## WORK TO COMPLETE
Give only the number of lines that hold the word "with".

## DATASET EXCERPT
* * * * * * * * *

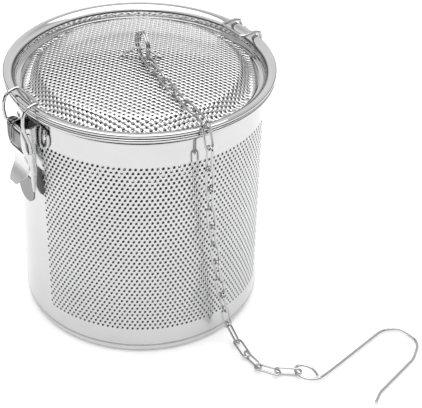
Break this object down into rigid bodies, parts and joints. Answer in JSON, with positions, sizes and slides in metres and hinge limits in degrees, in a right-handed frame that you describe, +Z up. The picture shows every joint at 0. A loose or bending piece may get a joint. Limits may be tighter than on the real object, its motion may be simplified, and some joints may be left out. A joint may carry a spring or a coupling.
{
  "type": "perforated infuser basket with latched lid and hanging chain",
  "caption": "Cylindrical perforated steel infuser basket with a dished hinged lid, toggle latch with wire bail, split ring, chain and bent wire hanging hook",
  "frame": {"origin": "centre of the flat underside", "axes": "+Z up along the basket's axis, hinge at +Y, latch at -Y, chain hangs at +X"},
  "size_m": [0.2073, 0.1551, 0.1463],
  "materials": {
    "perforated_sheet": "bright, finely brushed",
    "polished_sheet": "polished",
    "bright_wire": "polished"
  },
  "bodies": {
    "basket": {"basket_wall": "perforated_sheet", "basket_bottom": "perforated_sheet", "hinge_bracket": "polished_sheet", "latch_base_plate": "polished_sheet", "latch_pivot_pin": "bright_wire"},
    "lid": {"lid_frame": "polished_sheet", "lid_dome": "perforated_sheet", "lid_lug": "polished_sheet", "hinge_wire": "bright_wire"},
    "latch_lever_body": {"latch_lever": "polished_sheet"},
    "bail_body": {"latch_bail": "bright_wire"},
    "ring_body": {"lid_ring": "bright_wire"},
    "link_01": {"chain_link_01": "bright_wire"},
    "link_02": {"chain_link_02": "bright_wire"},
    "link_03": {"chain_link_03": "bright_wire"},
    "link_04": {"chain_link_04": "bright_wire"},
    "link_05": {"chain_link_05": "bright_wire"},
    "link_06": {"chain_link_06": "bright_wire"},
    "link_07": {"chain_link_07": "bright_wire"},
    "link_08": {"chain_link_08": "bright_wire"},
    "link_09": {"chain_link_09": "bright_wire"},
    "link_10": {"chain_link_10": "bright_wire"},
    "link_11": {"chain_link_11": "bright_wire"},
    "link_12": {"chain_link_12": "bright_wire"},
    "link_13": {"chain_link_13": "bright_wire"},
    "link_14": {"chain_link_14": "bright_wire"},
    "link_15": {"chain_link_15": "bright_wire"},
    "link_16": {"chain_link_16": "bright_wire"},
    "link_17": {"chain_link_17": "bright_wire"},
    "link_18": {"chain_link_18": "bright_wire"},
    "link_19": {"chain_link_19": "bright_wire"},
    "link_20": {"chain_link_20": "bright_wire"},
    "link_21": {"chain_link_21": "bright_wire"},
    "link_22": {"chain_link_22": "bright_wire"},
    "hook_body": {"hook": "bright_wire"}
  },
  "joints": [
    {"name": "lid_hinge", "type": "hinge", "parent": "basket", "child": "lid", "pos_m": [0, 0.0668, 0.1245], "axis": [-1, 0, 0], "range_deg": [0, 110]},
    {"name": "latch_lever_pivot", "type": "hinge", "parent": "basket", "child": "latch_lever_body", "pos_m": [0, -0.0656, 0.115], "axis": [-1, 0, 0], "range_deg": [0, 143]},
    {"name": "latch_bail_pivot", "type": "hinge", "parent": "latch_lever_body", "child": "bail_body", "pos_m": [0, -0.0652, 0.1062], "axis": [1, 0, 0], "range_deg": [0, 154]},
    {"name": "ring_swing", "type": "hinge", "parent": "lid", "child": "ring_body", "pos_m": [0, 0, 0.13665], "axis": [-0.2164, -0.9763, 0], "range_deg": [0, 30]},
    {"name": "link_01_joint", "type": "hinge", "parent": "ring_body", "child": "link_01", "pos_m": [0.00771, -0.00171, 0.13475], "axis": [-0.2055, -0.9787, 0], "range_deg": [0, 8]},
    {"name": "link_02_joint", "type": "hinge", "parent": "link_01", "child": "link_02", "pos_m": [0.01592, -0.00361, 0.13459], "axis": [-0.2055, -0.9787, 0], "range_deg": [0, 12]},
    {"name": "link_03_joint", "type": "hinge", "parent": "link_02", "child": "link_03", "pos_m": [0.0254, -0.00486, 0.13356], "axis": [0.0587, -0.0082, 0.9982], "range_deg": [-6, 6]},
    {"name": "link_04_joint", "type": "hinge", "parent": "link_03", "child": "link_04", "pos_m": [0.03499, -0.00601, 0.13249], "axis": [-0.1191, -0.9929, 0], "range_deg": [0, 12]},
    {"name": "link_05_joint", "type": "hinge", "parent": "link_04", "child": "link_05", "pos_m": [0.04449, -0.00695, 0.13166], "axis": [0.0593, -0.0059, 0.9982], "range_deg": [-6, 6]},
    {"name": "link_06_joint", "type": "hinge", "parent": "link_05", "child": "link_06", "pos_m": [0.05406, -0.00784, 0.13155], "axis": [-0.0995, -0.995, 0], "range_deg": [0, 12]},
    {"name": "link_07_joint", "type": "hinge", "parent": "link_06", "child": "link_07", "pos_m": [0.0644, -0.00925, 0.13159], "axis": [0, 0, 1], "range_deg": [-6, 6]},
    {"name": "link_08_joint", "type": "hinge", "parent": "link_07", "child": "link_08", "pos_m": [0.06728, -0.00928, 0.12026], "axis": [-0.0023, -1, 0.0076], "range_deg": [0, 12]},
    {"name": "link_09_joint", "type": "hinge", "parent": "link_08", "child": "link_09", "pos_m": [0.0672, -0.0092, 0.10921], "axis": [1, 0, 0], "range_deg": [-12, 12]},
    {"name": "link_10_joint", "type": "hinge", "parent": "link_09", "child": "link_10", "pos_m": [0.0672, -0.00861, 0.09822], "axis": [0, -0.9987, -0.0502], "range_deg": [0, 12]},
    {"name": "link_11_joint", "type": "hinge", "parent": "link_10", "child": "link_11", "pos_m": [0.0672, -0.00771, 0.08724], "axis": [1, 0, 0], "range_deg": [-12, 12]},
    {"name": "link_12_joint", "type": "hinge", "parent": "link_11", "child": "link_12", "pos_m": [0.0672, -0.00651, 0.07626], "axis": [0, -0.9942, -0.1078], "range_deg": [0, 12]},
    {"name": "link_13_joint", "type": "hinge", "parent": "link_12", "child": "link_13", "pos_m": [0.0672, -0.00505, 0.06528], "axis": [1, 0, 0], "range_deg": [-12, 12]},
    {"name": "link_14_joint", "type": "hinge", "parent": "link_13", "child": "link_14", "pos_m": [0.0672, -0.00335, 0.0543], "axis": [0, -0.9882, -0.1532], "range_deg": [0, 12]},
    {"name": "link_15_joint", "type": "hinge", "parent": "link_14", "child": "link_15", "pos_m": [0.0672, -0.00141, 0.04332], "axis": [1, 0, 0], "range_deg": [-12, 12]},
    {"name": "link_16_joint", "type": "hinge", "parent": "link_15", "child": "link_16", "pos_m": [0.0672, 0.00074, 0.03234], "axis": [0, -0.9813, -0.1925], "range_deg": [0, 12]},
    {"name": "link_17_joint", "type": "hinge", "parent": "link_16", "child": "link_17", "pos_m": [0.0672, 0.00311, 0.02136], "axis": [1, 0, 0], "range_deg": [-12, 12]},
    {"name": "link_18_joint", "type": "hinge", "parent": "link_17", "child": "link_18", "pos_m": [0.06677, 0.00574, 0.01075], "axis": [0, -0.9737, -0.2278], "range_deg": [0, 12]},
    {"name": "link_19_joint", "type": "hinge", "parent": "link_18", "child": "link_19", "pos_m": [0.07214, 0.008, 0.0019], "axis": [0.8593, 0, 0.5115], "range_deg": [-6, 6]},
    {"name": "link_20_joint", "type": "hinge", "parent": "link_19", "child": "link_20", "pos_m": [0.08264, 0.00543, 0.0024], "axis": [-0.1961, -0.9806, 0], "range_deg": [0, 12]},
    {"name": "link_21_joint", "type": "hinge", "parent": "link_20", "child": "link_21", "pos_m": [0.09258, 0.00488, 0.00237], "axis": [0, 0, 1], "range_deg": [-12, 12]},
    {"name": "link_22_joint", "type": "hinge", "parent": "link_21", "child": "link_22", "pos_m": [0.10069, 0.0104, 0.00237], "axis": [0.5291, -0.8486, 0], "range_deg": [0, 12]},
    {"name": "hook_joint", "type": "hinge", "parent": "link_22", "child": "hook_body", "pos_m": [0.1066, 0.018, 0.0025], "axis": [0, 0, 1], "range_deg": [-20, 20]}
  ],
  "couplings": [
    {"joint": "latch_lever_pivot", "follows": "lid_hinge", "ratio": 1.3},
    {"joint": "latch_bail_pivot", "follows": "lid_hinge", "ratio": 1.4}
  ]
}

* * * * * * * * *

## CORRECT RESULT
3